30 abril, 2008

Meu nome é eu



Era esse o título de um dos últimos trabalhos que fiz na graduação, comparando as trajetórias de duas mulheres: a Loreley, do Uma aprendizagem ou o Livro dos Prazeres (Clarice Lispector) e a Susan Rawling, do conto "O quarto 19", (Doris Lessing).

(Durante toda a graduação, flertei com uma sociologia da literatura. Mas sempre de um jeito desconfortável porque eu me apaixonava tão perdidamente pelo texto que não conseguia escapar de uma análise que me parecesse proposta por ele - e aí ouvia dos meus professores que aquilo não era sociologia e sim crítica literária. Então, ao final da graduação, fui fazer mestrado na Letras, na Teoria Literária. E ouvia do meu orientador que minhas análises ainda eram muito sociológicas...Qualquer dia conto melhor esta história, mas o resumo da ópera é que voltei para a sociologia - do trabalho, vejam só - e mesmo depois de um mestrado e três anos de doutorado continuo me sentindo desconfortável...).

Bom, mas o fato é que me lembrei deste trabalho ontem, ao rever A viagem de Chiriro.

A própria questão da viagem já aproxima o filme do Uma aprendizagem, por exemplo. No livro da Clarice há várias referências à história de Ulisses, que no livro é também o nome da personagem condutora da travessia de Lóri no caminho para se assumir. Um condutor amoroso e paciente, que provoca, aponta caminhos, mas que faz questão de se ausentar de vez em quando, dando ao outro a liberdade de experimentar sua própria coragem.

E o Haku da história da Chiriro é uma personagem bem próxima a do Ulisses...Ele está ao lado dela, amparando, cuidando, mas nem por isso a gente tem a impressão de que ele está a protegendo de tudo e todos. Ele também tem seu próprio caminho a percorrer e o bonito é que eles tenham se encontrado e, neste encontro, encontrem também razões e possibilidades de se experimentar de outras maneiras.

No filme, a feiticeira controla os seres roubando-lhes o nome - roubando assim sua identidade, seus laços e memórias e a possibilidade de fazer o caminho de volta.

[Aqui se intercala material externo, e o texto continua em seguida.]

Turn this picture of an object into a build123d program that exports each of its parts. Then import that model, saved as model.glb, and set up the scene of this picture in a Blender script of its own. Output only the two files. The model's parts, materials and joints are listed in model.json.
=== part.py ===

Mas Haku e Chiriro já se conheciam e, por isso, guardavam dentro de si os nomes um do outro. Com outro nome ou com outro corpo e em qualquer tempo, ambos eram capazes de se reconhecer. E é nesse olhar do outro em que a gente também se reconhece que fica guardada a possibilidade de quebrar o feitiço, de sair do olho do furacão para o qual de vez em quando somos arrastados e voltar para o ponto de partida.

Não que se retorne do mesmo jeito. Se (na leitura do Auerbach) Ulisses empreende suas viagens mas volta do mesmo jeito, ileso, o mesmo não acontece com a Lóri e a Chiriro. Elas são profundamente transformadas, marcadas pelo que experimentaram (mais como o Abraão da Bíblia, na leitura do mesmo Auerbach). Tomam posse de seus nomes - contornos daquilo que são, garantia de que a liberdade de ir passando do que são ao que querem ser não significa abandono de si. Nem a perda do amor de quem está lhes acompanhando.

Em ambos os casos, a gente teve a chance de conhecer as personagens num momento muito específico de suas vidas: um momento de travessia. Então seria fácil imaginar que se trata de um "momento definidor", após o qual a vida entra numa nova etapa, mais estável. Engano nosso, eu arriscaria dizer. Porque a Chiriro parte sem olhar para trás, mas com a promessa de reencontrar Haku. E o romance da Clarice termina com dois pontos:

O que sugere encerramentos provisórios, porque estar vivo é estar pronto para fazer novas travessias, novas viagens, ser desafiado por novos encontros ou encarar o desafio de se encontrar de novo nos encontros antigos.

É. Eu gosto dessas histórias de amor e de encontro em que a liberdade - ou sua aprendizagem - estão colocadas tão radicalmente.